Every line from the one with "right = (RIGHT_TAIL_ANGLE, RIGHT_TAIL_LENGTH, RIGHT_RING_SIDE)" to the one with "obj.matrix_world = Matrix.Identity(4)", including those two, is to be copied exactly; all other lines of the entries below are left out.

Records for this task:
★ ★ ★ ★ ★

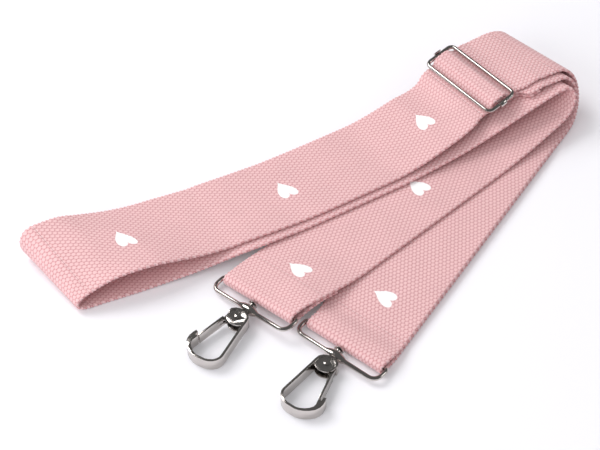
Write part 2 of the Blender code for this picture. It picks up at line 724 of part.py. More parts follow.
def make_ring(name):
    """A wire ring with a bored boss on its front wire."""
    half_x, half_y = RING_DEPTH / 2, RING_INNER_WIDTH / 2 + RING_WIRE_RADIUS
    taper_end = BOSS_LENGTH / 2 + BOSS_TAPER_LENGTH
    stations = [0.0, BOSS_LENGTH / 4, BOSS_LENGTH / 2, taper_end, half_y / 2]
    stations = [-station for station in reversed(stations[1:])] + stations
    loop = wire_loop(half_x, half_y, (RING_BACK_CORNER_RADIUS, RING_CORNER_RADIUS), stations)
    centred = [(x - half_x, y) for x, y in loop]

    def radius_at(x, y):
        if x > -half_x or abs(y) >= taper_end:
            return RING_WIRE_RADIUS
        if abs(y) <= BOSS_LENGTH / 4:
            return BOSS_RADIUS
        if abs(y) <= BOSS_LENGTH / 2:
            return BOSS_RADIUS * BOSS_BARREL_SHARE
        return RING_WIRE_RADIUS

    hinge = name + "_ring_hinge"
    points, faces = swept_ring(centred, radius_at, WIRE_SIDES)
    ring = add_mesh(name + "_ring", points, faces, NICKEL, hinge, smooth_angle=SMOOTH_ANGLE)
    oval = [(BOSS_BORE_HALF_WIDTH * math.cos(turn), BOSS_BORE_HALF_HEIGHT * math.sin(turn))
            for turn in (2 * math.pi * i / BORE_SIDES for i in range(BORE_SIDES))]
    low, high = -RING_DEPTH - BOSS_RADIUS - CUT_OVERRUN, -RING_DEPTH + BOSS_RADIUS + CUT_OVERRUN
    points, faces = prism(oval, low, high)
    points = [(z, x, y) for x, y, z in points]
    bore = add_mesh(name + "_boss_bore", points, faces, None, hinge)
    boolean(ring, bore, "DIFFERENCE")


def hook_frames(name, yaw, face_up):
    """A hook's swivel frame on its ring's boss, x towards the hook, and its rivet's frame."""
    hinge = SPACE[name + "_ring_hinge"]
    boss = hinge @ Vector((-RING_DEPTH, 0, 0))
    outward = -(hinge.to_3x3() @ Vector((1, 0, 0)))
    heading = math.atan2(outward.y, outward.x) + yaw
    drop = (boss.z - HOOK_HALF_HEIGHT) / (RIVET_TO_BOSS + HOOK_REACH)
    level = math.sqrt(1 - drop**2)
    along = Vector((math.cos(heading) * level, math.sin(heading) * level, -drop))
    up = Vector((0, 0, 1)) if face_up else Vector((0, 0, -1))
    swivel = add_empty(name + "_hook_swivel", frame(boss, along, up), name + "_ring_hinge")
    rivet = SPACE[swivel.name] @ Matrix.Translation((RIVET_TO_BOSS, 0, 0))
    add_empty(name + "_gate_hinge", rivet, swivel.name)


def hook_side():
    """The outer side of the band, from the crown to the nose."""
    crown = [(share * CROWN_DEPTH, side * HOOK_HALF_WIDTH) for share, side, _ in CROWN_SHARES]
    bow = [(share * HOOK_REACH, side * HOOK_HALF_WIDTH) for share, side, _ in BOW_SHARES]
    return crown + bow


def hook_outline():
    """The band's outline: its outer side, then back along its inner side."""
    outer = hook_side()
    thickness = [-share * BAND_THICKNESS for _, _, share in CROWN_SHARES + BOW_SHARES]
    return outer + list(reversed(offset_path(outer, thickness)))


def ear_front(first_side, last_side):
    """The rounded front of an ear, half an oval from one side of the crown to the other."""
    middle, half = (first_side + last_side) / 2, (first_side - last_side) / 2
    turns = (math.pi * i / EAR_STEPS for i in range(EAR_STEPS + 1))
    return [(EAR_SIDE_FRONT + (EAR_FRONT - EAR_SIDE_FRONT) * math.sin(turn),
             middle + half * math.cos(turn)) for turn in turns]


def make_hook(name):
    hinge, swivel = name + "_gate_hinge", name + "_hook_swivel"
    points, faces = prism(hook_outline(), -HOOK_HALF_HEIGHT, HOOK_HALF_HEIGHT)
    body = add_mesh(name + "_hook_body", points, faces, NICKEL, swivel, hinge)
    crown = hook_side()[:len(CROWN_SHARES)]
    crown = offset_path(crown, -BAND_THICKNESS * EAR_ROOT_SHARE)
    ear = ear_front(crown[-1][1], crown[0][1]) + crown
    for side, sign in (("upper", 1), ("lower", -1)):
        outside = sign * (HOOK_HALF_HEIGHT - EAR_RECESS)
        points, faces = prism(ear, outside - sign * EAR_THICKNESS, outside)
        plate = add_mesh("_".join((name, side, "ear")), points, faces, None, swivel, hinge)
        boolean(body, plate, "UNION")
    reach = HOOK_HALF_HEIGHT + CUT_OVERRUN
    hole = RIVET_RADIUS + RIVET_CLEARANCE
    points, faces = lathe([(hole, -reach), (hole, reach)], PIN_SIDES)
    boolean(body, add_mesh(name + "_rivet_hole", points, faces, None, swivel, hinge), "DIFFERENCE")
    hole = POST_RADIUS + POST_CLEARANCE
    ends = -CROWN_DEPTH - CUT_OVERRUN, -CROWN_DEPTH + BAND_THICKNESS + CUT_OVERRUN
    points, faces = lathe([(hole, ends[0]), (hole, ends[1])], PIN_SIDES, "x")
    boolean(body, add_mesh(name + "_post_hole", points, faces, None, swivel, hinge), "DIFFERENCE")


def make_post(name):
    """The post that the hook turns on: its head inside the ring, its tail inside the crown."""
    inside = RIVET_TO_BOSS - CROWN_DEPTH + BAND_THICKNESS + POST_CLEARANCE
    head = -POST_HEAD_SETBACK - POST_HEAD_THICKNESS
    profile = [(POST_HEAD_RADIUS * HEAD_DOME_SHARE, head),
               (POST_HEAD_RADIUS, head + POST_HEAD_THICKNESS / 2),
               (POST_HEAD_RADIUS, -POST_HEAD_SETBACK), (POST_RADIUS, -POST_HEAD_SETBACK),
               (POST_RADIUS, inside), (POST_TAIL_RADIUS, inside),
               (POST_TAIL_RADIUS, inside + POST_TAIL_THICKNESS)]
    points, faces = lathe(profile, PIN_SIDES, "x")
    add_mesh(name + "_swivel_post", points, faces, NICKEL, name + "_hook_swivel",
             smooth_angle=SMOOTH_ANGLE)


def make_rivet(name):
    ear = HOOK_HALF_HEIGHT - EAR_RECESS
    low, high = ear + RIVET_SEAT, ear + RIVET_SEAT + RIVET_HEAD_THICKNESS
    half = [(RIVET_RADIUS, low), (RIVET_HEAD_RADIUS, low), (RIVET_HEAD_RADIUS * HEAD_DOME_SHARE, high)]
    profile = [(radius, -height) for radius, height in reversed(half)] + half
    points, faces = lathe(profile, PIN_SIDES)
    add_mesh(name + "_gate_rivet", points, faces, NICKEL, name + "_hook_swivel", name + "_gate_hinge",
             SMOOTH_ANGLE)


def make_gate(name):
    """The spring gate: a channel between the ears with two eyes on the rivet, then full height."""
    hinge = name + "_gate_hinge"
    places = GATE_HEEL, GATE_CHANNEL, GATE_TIP_SHARE * HOOK_REACH
    line = [(place, side * HOOK_HALF_WIDTH) for place, side in zip(places, GATE_SIDE_SHARES)]
    inner = offset_path(line, GATE_THICKNESS)
    ear_inner = HOOK_HALF_HEIGHT - EAR_RECESS - EAR_THICKNESS
    flange = ear_inner - GATE_CLEARANCE
    full = HOOK_HALF_HEIGHT - GATE_CLEARANCE
    points, faces = prism(line[1:] + list(reversed(inner[1:])), -full, full)
    gate = add_mesh(name + "_gate", points, faces, NICKEL, hinge)
    root = [(x + GATE_CHANNEL / 2, y + GATE_THICKNESS * FOOT_INSET_SHARE) for x, y in (line[1], inner[1])]
    foot = [line[0], (root[0][0], root[0][1]), (root[1][0], root[1][1] - GATE_THICKNESS / 2), inner[0]]
    points, faces = prism(foot, -flange, flange)
    boolean(gate, add_mesh(name + "_gate_foot", points, faces, None, hinge), "UNION")
    eye = arc((0, 0), GATE_EYE_RADIUS, 0.0, math.pi, EYE_STEPS)
    middle = [((line[i][0] + inner[i][0]) / 2, (line[i][1] + inner[i][1]) / 2) for i in (0, 1)]
    cheek = eye + [middle[0], (middle[1][0] + GATE_CHANNEL / 3, middle[1][1])]
    for side, sign in (("upper", 1), ("lower", -1)):
        outside = sign * (flange - GATE_CHEEK_INSET)
        points, faces = prism(cheek, outside - sign * GATE_FLANGE_THICKNESS, outside)
        cheek_piece = add_mesh("_".join((name, side, "gate_cheek")), points, faces, None, hinge)
        boolean(gate, cheek_piece, "UNION")
    hole = RIVET_RADIUS + RIVET_CLEARANCE
    points, faces = lathe([(hole, -full), (hole, full)], PIN_SIDES)
    boolean(gate, add_mesh(name + "_gate_hole", points, faces, None, hinge), "DIFFERENCE")


def make_spring(name):
    """The gate's torsion spring round its rivet, one leg along the gate, one along the arm."""
    hinge = name + "_gate_hinge"
    half = SPRING_PITCH * SPRING_TURNS / 2
    path = []
    leave = Vector((math.cos(GATE_LEG_ANGLE), math.sin(GATE_LEG_ANGLE)))
    start = GATE_LEG_ANGLE - 0.5 * math.pi
    end = start - 2 * math.pi * SPRING_TURNS - (math.pi - ARM_LEG_ANGLE + GATE_LEG_ANGLE)
    foot = Vector((SPRING_COIL_RADIUS * math.cos(start), SPRING_COIL_RADIUS * math.sin(start)))
    tip = foot + leave * SPRING_GATE_LEG
    path.append((tip.x, tip.y, half))
    count = SPRING_TURNS * SPRING_STEPS
    for i in range(count + 1):
        turn = start + (end - start) * i / count
        path.append((SPRING_COIL_RADIUS * math.cos(turn), SPRING_COIL_RADIUS * math.sin(turn),
                     half - 2 * half * i / count))
    leave = Vector((math.sin(turn), -math.cos(turn)))
    end_x, end_y = path[-1][0] + leave.x * SPRING_ARM_LEG, path[-1][1] + leave.y * SPRING_ARM_LEG
    path.append((end_x, end_y, -half))
    points, faces = tube(path, SPRING_WIRE_RADIUS, SPRING_SIDES)
    add_mesh(name + "_gate_spring", points, faces, SPRING_STEEL, name + "_hook_swivel", hinge,
             SMOOTH_ANGLE)


def make_slider():
    """The slider's wire frame, and its centre bar curled round the frame's short sides."""
    half_x = SLIDER_DEPTH / 2 - SLIDER_WIRE_RADIUS
    half_y = SLIDER_LENGTH / 2 - SLIDER_WIRE_RADIUS
    radii = SLIDER_CORNER_RADIUS, SLIDER_CORNER_RADIUS
    loop = wire_loop(half_x, half_y, radii, [-half_y / 2, 0.0, half_y / 2])
    points, faces = swept_ring(loop, lambda x, y: SLIDER_WIRE_RADIUS, WIRE_SIDES)
    add_mesh("slider_frame", points, faces, NICKEL, "slider_slide", smooth_angle=SMOOTH_ANGLE)
    radius = SLIDER_WIRE_RADIUS + BAR_CLEARANCE + BAR_THICKNESS / 2
    curl = arc((half_y, 0), radius, -0.5 * math.pi, CURL_END, CURL_STEPS)
    path = [(-y, w) for y, w in reversed(curl)] + curl
    above = offset_path(path, BAR_THICKNESS / 2)
    below_it = offset_path(path, -BAR_THICKNESS / 2)
    points, faces = prism(below_it + list(reversed(above)), -BAR_WIDTH / 2, BAR_WIDTH / 2)
    points = [(z, x, y) for x, y, z in points]
    add_mesh("slider_center_bar", points, faces, NICKEL, "slider_slide", smooth_angle=SMOOTH_ANGLE)


def clear_scene():
    for thing in list(bpy.data.objects):
        bpy.data.objects.remove(thing, do_unlink=True)


def settle():
    """Moves everything so that the origin is the bottom centre of the whole strap's box."""
    low = Vector([min(corner[axis] for corner in CORNERS) for axis in range(3)])
    high = Vector([max(corner[axis] for corner in CORNERS) for axis in range(3)])
    centre = (low + high) / 2
    bpy.data.objects["origin"].location = (-centre.x, -centre.y, -low.z)


def build():
    clear_scene()
    base = bpy.data.objects.new("origin", None)
    bpy.context.scene.collection.objects.link(base)
    left = (LEFT_TAIL_ANGLE, LEFT_TAIL_LENGTH, LEFT_RING_SIDE)
    right = (RIGHT_TAIL_ANGLE, RIGHT_TAIL_LENGTH, RIGHT_RING_SIDE)
    ring_frame("left", left, LEFT_RING_ANGLE, LEFT_RING_HEIGHT, LEFT_RING_ROLL, LEFT_RING_PITCH)
    ring_frame("right", right, RIGHT_RING_ANGLE, RING_SEAT, 0.0, RIGHT_RING_PITCH)
    hook_frames("left", LEFT_HOOK_YAW, True)
    hook_frames("right", RIGHT_HOOK_YAW, False)
    along = Vector((math.cos(SLIDER_ANGLE) * math.cos(SLIDER_PITCH),
                    math.sin(SLIDER_ANGLE) * math.cos(SLIDER_PITCH), math.sin(SLIDER_PITCH)))
    add_empty("slider_slide", frame(slider_centre(), along, Vector((0, 0, 1))))
    make_webbing()
    make_slider()
    for name in ("left", "right"):
        make_ring(name)
        make_post(name)
        make_hook(name)
        make_rivet(name)
        make_gate(name)
        make_spring(name)
    settle()


build()
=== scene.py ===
"""A bag strap of woven pink webbing with white hearts, folded on a white table in soft light.

The webbing is woven row by row along the frame's own strips, as one band with one pattern. The
nickel pieces are copies of the frame's solids with their edges rolled over."""
import json
import math

import bpy
import numpy as np
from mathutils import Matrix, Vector


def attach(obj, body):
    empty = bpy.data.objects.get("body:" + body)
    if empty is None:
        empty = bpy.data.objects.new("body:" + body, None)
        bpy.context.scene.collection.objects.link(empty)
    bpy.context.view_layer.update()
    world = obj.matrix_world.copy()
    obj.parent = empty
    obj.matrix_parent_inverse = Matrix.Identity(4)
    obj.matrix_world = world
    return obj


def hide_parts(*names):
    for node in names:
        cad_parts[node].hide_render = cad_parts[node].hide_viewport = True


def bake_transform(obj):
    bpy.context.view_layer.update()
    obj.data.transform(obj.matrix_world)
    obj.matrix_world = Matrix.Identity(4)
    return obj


# Camera: where it looks on the table, and from how far and how steeply
LOOK_AT = Vector((-0.02365, 0.02868, 0.0))
CAMERA_DISTANCE = 0.985
CAMERA_PITCH = math.radians(46.0)
CAMERA_HEADING = math.radians(32.0)
CAMERA_LENS = 108.0
SENSOR_WIDTH = 36.0

# Webbing, and the grains of its weave
STRAP_WIDTH = 0.051
CORE_HALF_THICKNESS = 0.00078
GRAIN_HEIGHT = 0.00016
GRAIN_FALL = 4.21
GRAIN_LENGTHENED = 0.62
GRAIN_ALONG = 0.0022
GRAIN_ACROSS = 0.0024
ROWS_IN_GRAIN = 4
COLUMNS_IN_GRAIN = 4
ROW = GRAIN_ALONG / ROWS_IN_GRAIN
COLUMN = GRAIN_ACROSS / COLUMNS_IN_GRAIN
EDGE_ROUND = 0.0009
EDGE_INSET = 0.00018
SCALLOP = 0.00030
NUDGE = 0.0006

# How the frame's strips are read: the rough way across them all, how square to it a side wall
# lies, the length of an end wall, how sharp its corners are, and how far apart the points lie
ACROSS = Vector((-0.225, 0.974, 0.0))
WALL_LEVEL = 0.85
END_WALL = 0.0018
SHARP = 0.5
LONGEST_STEP = 0.012
SHORTEST_STEP = 0.0004

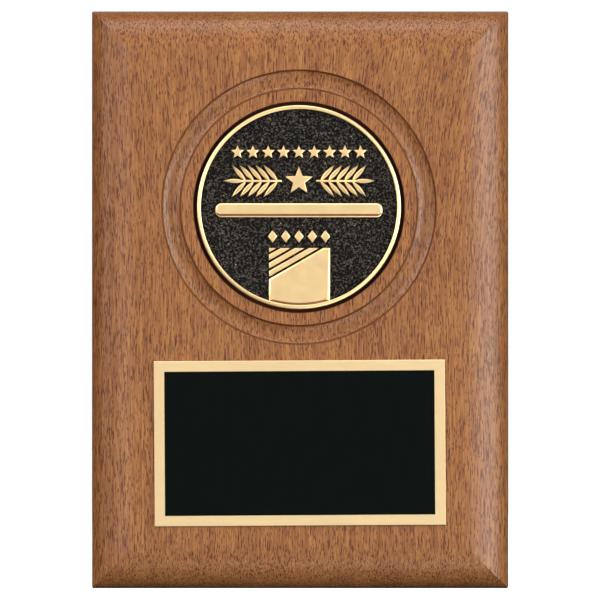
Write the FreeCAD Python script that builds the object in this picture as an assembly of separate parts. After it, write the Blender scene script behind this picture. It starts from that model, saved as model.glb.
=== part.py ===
"""Walnut award plaque: a solid walnut board with a cast medallion, an engraving plate and a keyhole hanger.

The origin is the centre of the board's flat back, on the wall's plane. +X is to the viewer's right,
+Z is up, and the front of the plaque faces -Y. Lengths are in millimetres and angles in degrees.
"""

import FreeCAD
import Part

import math
import os

from FreeCAD import Vector

# ---- Board: nominal 5 x 7 in, cut from 3/4 in walnut, with the grain upright ----
BOARD_WIDTH = 127.6
BOARD_HEIGHT = 176.8
BOARD_THICKNESS = 19.05
EDGE_RUN = 14.7            # how far the moulded edge reaches in from each side
EDGE_DROP = 10.3           # how far it falls from the face to the upright side
BACK_EASE = 0.5            # chamfer round the back
CORNER_ROUND = 0.6         # radius of the board's four corners, seen from the front

# ---- Routed circle: recess for the medallion, with a cove groove round it ----
MEDALLION_X = -0.35
MEDALLION_Z = 28.35
RECESS_RADIUS = 32.25
RECESS_DEPTH = 3.0
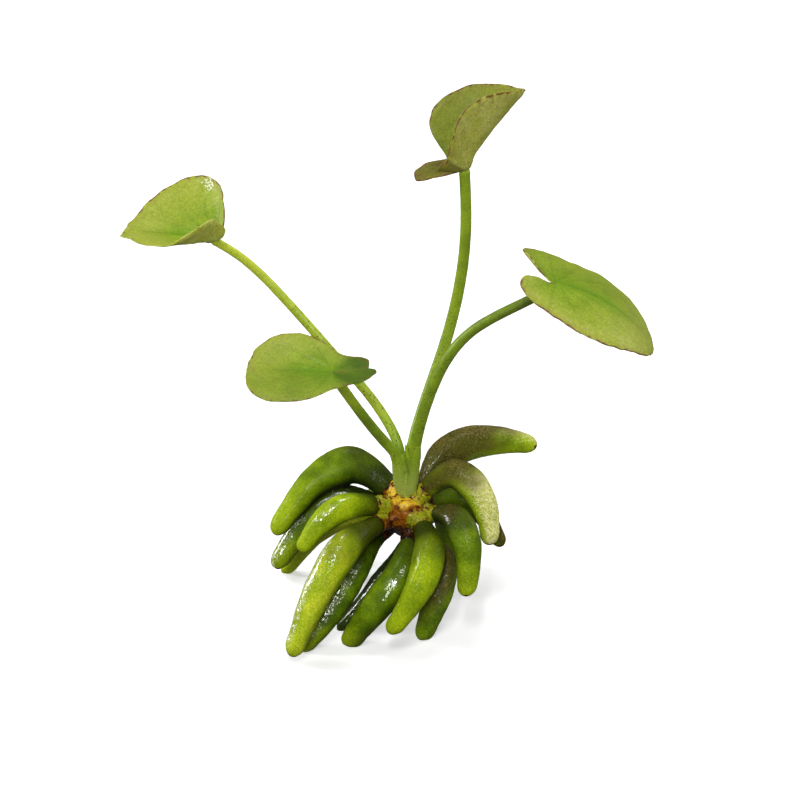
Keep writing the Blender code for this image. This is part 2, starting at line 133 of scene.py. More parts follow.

# Where water on a root sparkles: the side that it is on, how wide a streak it is, the shares of
# the length between which it lies, and how much it sparkles. There it is glossy and has pale
# flecks that are painted sparkles. A thin film is all over.
WATER_FILM = 0.04
Shine = namedtuple("Shine", "root side width start end amount")
SHINES = (
    Shine("front_left", (-1.0, -0.3, 0.3), 0.34, 0.2, 1.02, 1.0),
    Shine("front_left", (-0.2, -0.6, 0.8), 0.12, 0.05, 0.7, 0.6),
    Shine("front_left_low", (0.1, -0.8, 0.6), 0.16, 0.25, 0.95, 0.8),
    Shine("front_mid", (0.3, -0.8, 0.6), 0.1, -0.05, 1.05, 0.9),
    Shine("front_mid", (-0.9, -0.2, 0.5), 0.1, 0.0, 0.7, 0.85),
    Shine("left_mid", (-0.8, -0.5, 0.5), 0.24, 0.5, 1.1, 1.0),
    Shine("left_mid", (0.0, -0.6, 0.9), 0.14, 0.0, 0.5, 0.6),
    Shine("left_front", (-0.2, -0.6, 0.8), 0.12, 0.2, 0.75, 0.8),
    Shine("left_high", (0.3, -0.9, 0.4), 0.1, -0.1, 0.3, 0.4),
    Shine("front_right", (-0.9, -0.5, 0.6), 0.16, 0.3, 0.85, 0.3),
    Shine("right_front", (-0.6, -0.6, 0.6), 0.1, 0.0, 0.6, 0.4),
    Shine("front_low", (0.3, -0.9, 0.5), 0.14, 0.1, 0.8, 0.6),
    Shine("right_back", (-0.4, -0.8, 0.5), 0.24, -0.1, 0.3, 0.7),
    Shine("right_high", (-0.3, -0.8, 0.6), 0.08, 0.1, 0.6, 0.3),
    Shine("under", (0.0, -0.6, 0.8), 0.2, 0.0, 1.0, 0.8),
    Shine("back_left", (-0.6, 0.6, 0.7), 0.2, 0.1, 0.8, 0.7),
    Shine("back", (0.3, 0.8, 0.6), 0.2, 0.1, 0.8, 0.6),
)

# A root starts a little thinner than its neck, is full at one share of its length, loses a share
# of its width from another on, and rounds off from the last.
ROOT_START = 0.9
SWOLLEN_AT = 0.36
TAPER_AT = 0.42
TAPER = 0.4
TIP_AT = 0.9

# It is slightly flat-sided, and has lumps of these heights and sizes.
ROOT_FLATTENING = 0.035
ROOT_LUMPS = ((0.16, 5.0), (0.07, 1.8), (0.03, 0.8))
ROOT_SIDES = 72
ROOT_RINGS = 104
TIP_RINGS = 14

# The crown's lump, turned round its axis: (radius, height above its middle), top to bottom.
CROWN_PROFILE = (
    (0.0, 3.5), (2.6, 3.7), (3.5, 3.3), (4.0, 2.2), (4.2, 0.0), (3.7, -2.4), (2.4, -4.4), (0.0, -5.4),
)

# Its top begins at a height, is yellow out to a radius, and has arcs at a spacing. The stubs of
# some roots are swollen and green.
CROWN_TOP = 22.6
YELLOW_RADIUS = 4.25
ARC_SPACING = 0.75
GREEN_STUBS = ("left_front", "right_front", "front_right", "right_high", "right_mid", "left_mid", "back",
               "back_left")

# The sheath's body: (half width, height above the surface). The stalks' bases and a young leaf
# grow out of it.
SHEATH_BODY = (
    (0.3, 24.5), (0.9, 24.6), (1.5, 25.0), (1.85, 25.7), (1.95, 27.0), (1.85, 29.0), (1.5, 31.0),
    (1.1, 33.0),
)
YOUNG_LEAF = ((0.1, -1.0, 31.5), (0.0, -1.7, 34.5), (-0.1, -1.7, 37.2))
BASE_TONE = 0.42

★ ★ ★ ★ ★

Reply to the task:
    right = (RIGHT_TAIL_ANGLE, RIGHT_TAIL_LENGTH, RIGHT_RING_SIDE)
    ring_frame("left", left, LEFT_RING_ANGLE, LEFT_RING_HEIGHT, LEFT_RING_ROLL, LEFT_RING_PITCH)
    ring_frame("right", right, RIGHT_RING_ANGLE, RING_SEAT, 0.0, RIGHT_RING_PITCH)
    hook_frames("left", LEFT_HOOK_YAW, True)
    hook_frames("right", RIGHT_HOOK_YAW, False)
    along = Vector((math.cos(SLIDER_ANGLE) * math.cos(SLIDER_PITCH),
                    math.sin(SLIDER_ANGLE) * math.cos(SLIDER_PITCH), math.sin(SLIDER_PITCH)))
    add_empty("slider_slide", frame(slider_centre(), along, Vector((0, 0, 1))))
    make_webbing()
    make_slider()
    for name in ("left", "right"):
        make_ring(name)
        make_post(name)
        make_hook(name)
        make_rivet(name)
        make_gate(name)
        make_spring(name)
    settle()


build()
=== scene.py ===
"""A bag strap of woven pink webbing with white hearts, folded on a white table in soft light.

The webbing is woven row by row along the frame's own strips, as one band with one pattern. The
nickel pieces are copies of the frame's solids with their edges rolled over."""
import json
import math

import bpy
import numpy as np
from mathutils import Matrix, Vector


def attach(obj, body):
    empty = bpy.data.objects.get("body:" + body)
    if empty is None:
        empty = bpy.data.objects.new("body:" + body, None)
        bpy.context.scene.collection.objects.link(empty)
    bpy.context.view_layer.update()
    world = obj.matrix_world.copy()
    obj.parent = empty
    obj.matrix_parent_inverse = Matrix.Identity(4)
    obj.matrix_world = world
    return obj


def hide_parts(*names):
    for node in names:
        cad_parts[node].hide_render = cad_parts[node].hide_viewport = True


def bake_transform(obj):
    bpy.context.view_layer.update()
    obj.data.transform(obj.matrix_world)
    obj.matrix_world = Matrix.Identity(4)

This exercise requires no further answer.